>> begin RECORDS PROVIDED
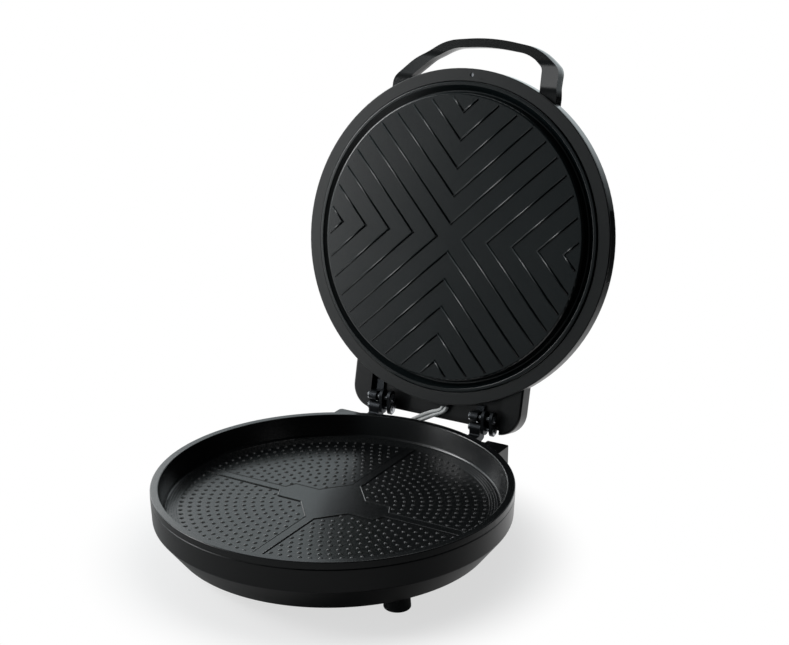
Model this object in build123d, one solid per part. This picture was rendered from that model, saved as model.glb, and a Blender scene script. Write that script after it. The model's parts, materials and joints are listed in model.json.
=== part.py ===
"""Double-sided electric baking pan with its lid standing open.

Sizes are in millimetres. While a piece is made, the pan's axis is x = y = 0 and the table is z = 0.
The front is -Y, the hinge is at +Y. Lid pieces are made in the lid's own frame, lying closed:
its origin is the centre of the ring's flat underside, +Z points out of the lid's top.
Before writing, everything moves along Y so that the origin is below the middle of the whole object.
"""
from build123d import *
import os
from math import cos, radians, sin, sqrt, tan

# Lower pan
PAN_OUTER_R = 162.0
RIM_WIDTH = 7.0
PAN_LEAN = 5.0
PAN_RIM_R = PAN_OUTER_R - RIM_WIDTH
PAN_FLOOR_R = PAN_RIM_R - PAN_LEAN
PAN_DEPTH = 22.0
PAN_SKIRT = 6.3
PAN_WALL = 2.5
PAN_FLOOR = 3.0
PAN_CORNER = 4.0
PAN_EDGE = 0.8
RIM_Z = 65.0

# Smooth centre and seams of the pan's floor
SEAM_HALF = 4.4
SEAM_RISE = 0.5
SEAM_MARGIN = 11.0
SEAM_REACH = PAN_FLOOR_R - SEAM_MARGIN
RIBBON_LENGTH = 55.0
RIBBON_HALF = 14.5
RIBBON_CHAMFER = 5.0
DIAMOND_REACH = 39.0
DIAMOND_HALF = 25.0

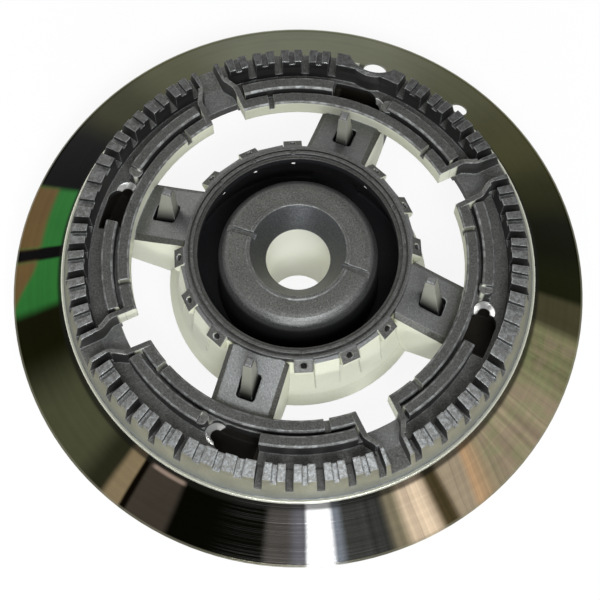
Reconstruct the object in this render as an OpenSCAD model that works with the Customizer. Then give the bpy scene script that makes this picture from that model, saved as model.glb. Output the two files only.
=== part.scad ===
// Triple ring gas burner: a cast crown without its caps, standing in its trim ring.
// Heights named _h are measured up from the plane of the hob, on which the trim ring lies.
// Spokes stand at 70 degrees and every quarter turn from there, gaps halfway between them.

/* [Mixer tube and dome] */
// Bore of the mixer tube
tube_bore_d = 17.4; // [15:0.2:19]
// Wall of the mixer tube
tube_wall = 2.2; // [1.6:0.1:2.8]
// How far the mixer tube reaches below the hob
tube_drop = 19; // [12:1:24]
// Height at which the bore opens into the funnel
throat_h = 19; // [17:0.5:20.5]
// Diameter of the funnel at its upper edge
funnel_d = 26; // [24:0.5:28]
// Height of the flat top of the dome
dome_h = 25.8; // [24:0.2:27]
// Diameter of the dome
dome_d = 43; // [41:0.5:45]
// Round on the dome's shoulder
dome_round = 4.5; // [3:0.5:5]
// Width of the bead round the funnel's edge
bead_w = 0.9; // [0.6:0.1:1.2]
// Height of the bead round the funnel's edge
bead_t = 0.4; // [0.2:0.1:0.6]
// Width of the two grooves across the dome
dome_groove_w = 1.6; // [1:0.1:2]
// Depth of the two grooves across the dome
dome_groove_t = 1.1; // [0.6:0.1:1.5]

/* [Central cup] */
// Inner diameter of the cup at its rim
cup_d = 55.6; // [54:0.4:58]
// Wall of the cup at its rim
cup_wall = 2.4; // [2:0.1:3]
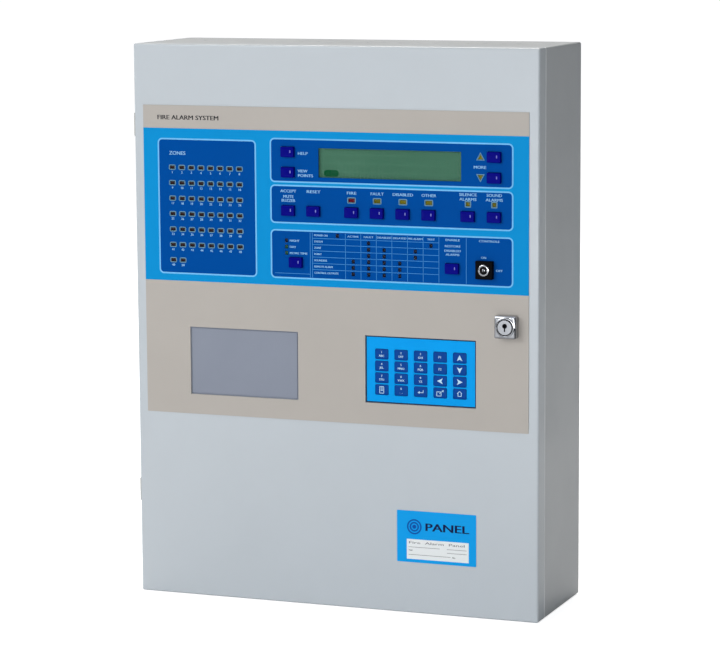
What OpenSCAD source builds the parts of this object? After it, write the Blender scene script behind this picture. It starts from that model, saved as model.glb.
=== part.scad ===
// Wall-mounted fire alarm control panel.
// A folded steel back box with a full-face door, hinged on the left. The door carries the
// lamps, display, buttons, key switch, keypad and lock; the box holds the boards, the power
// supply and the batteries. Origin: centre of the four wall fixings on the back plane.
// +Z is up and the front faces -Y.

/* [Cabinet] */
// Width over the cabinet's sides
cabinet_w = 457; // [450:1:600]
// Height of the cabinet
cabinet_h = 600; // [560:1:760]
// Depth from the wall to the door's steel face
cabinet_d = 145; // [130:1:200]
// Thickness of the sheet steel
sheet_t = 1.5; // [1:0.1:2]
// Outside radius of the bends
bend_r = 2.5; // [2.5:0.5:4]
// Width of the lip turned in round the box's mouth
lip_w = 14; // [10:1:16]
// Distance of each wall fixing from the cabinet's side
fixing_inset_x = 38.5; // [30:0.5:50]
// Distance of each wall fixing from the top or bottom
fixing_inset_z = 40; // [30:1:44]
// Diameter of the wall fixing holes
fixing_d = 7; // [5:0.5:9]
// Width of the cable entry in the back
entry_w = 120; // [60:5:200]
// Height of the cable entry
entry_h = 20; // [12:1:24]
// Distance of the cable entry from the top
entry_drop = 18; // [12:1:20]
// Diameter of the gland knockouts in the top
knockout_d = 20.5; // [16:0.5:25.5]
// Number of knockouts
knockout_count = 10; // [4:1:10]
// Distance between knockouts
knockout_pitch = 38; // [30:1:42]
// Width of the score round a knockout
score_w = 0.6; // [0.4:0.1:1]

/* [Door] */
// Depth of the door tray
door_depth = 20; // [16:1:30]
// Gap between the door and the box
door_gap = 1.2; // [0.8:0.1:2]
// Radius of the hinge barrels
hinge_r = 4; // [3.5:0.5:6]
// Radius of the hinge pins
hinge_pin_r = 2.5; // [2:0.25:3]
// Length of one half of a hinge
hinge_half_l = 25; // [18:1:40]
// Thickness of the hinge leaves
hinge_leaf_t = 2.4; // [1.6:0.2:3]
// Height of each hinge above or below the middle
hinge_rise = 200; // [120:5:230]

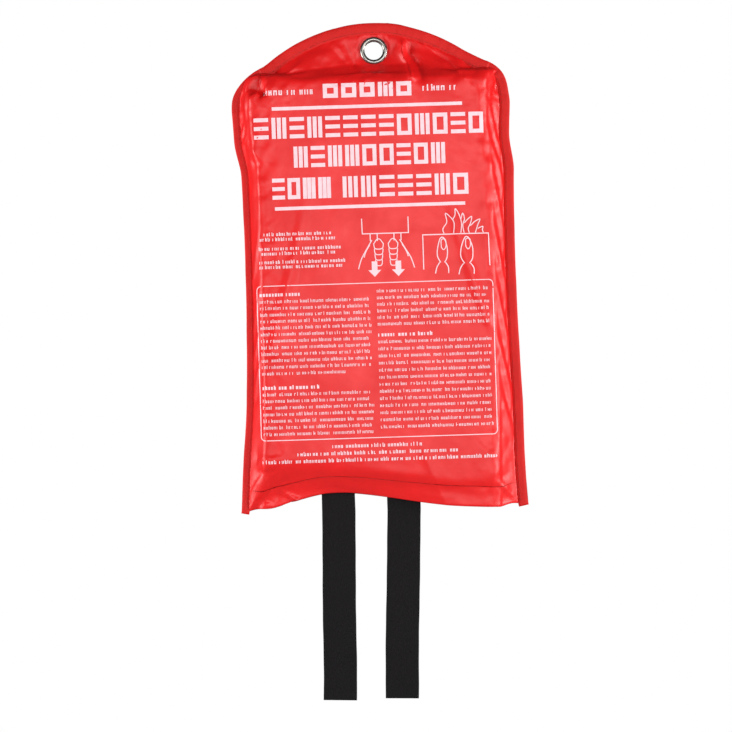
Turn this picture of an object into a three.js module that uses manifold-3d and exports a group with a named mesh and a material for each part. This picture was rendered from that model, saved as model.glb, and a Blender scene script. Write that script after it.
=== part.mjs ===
>> end RECORDS PROVIDED
Identify each line containing the string "rendered" and copy it out.

Model this object in build123d, one solid per part. This picture was rendered from that model, saved as model.glb, and a Blender scene script. Write that script after it. The model's parts, materials and joints are listed in model.json.
Turn this picture of an object into a three.js module that uses manifold-3d and exports a group with a named mesh and a material for each part. This picture was rendered from that model, saved as model.glb, and a Blender scene script. Write that script after it.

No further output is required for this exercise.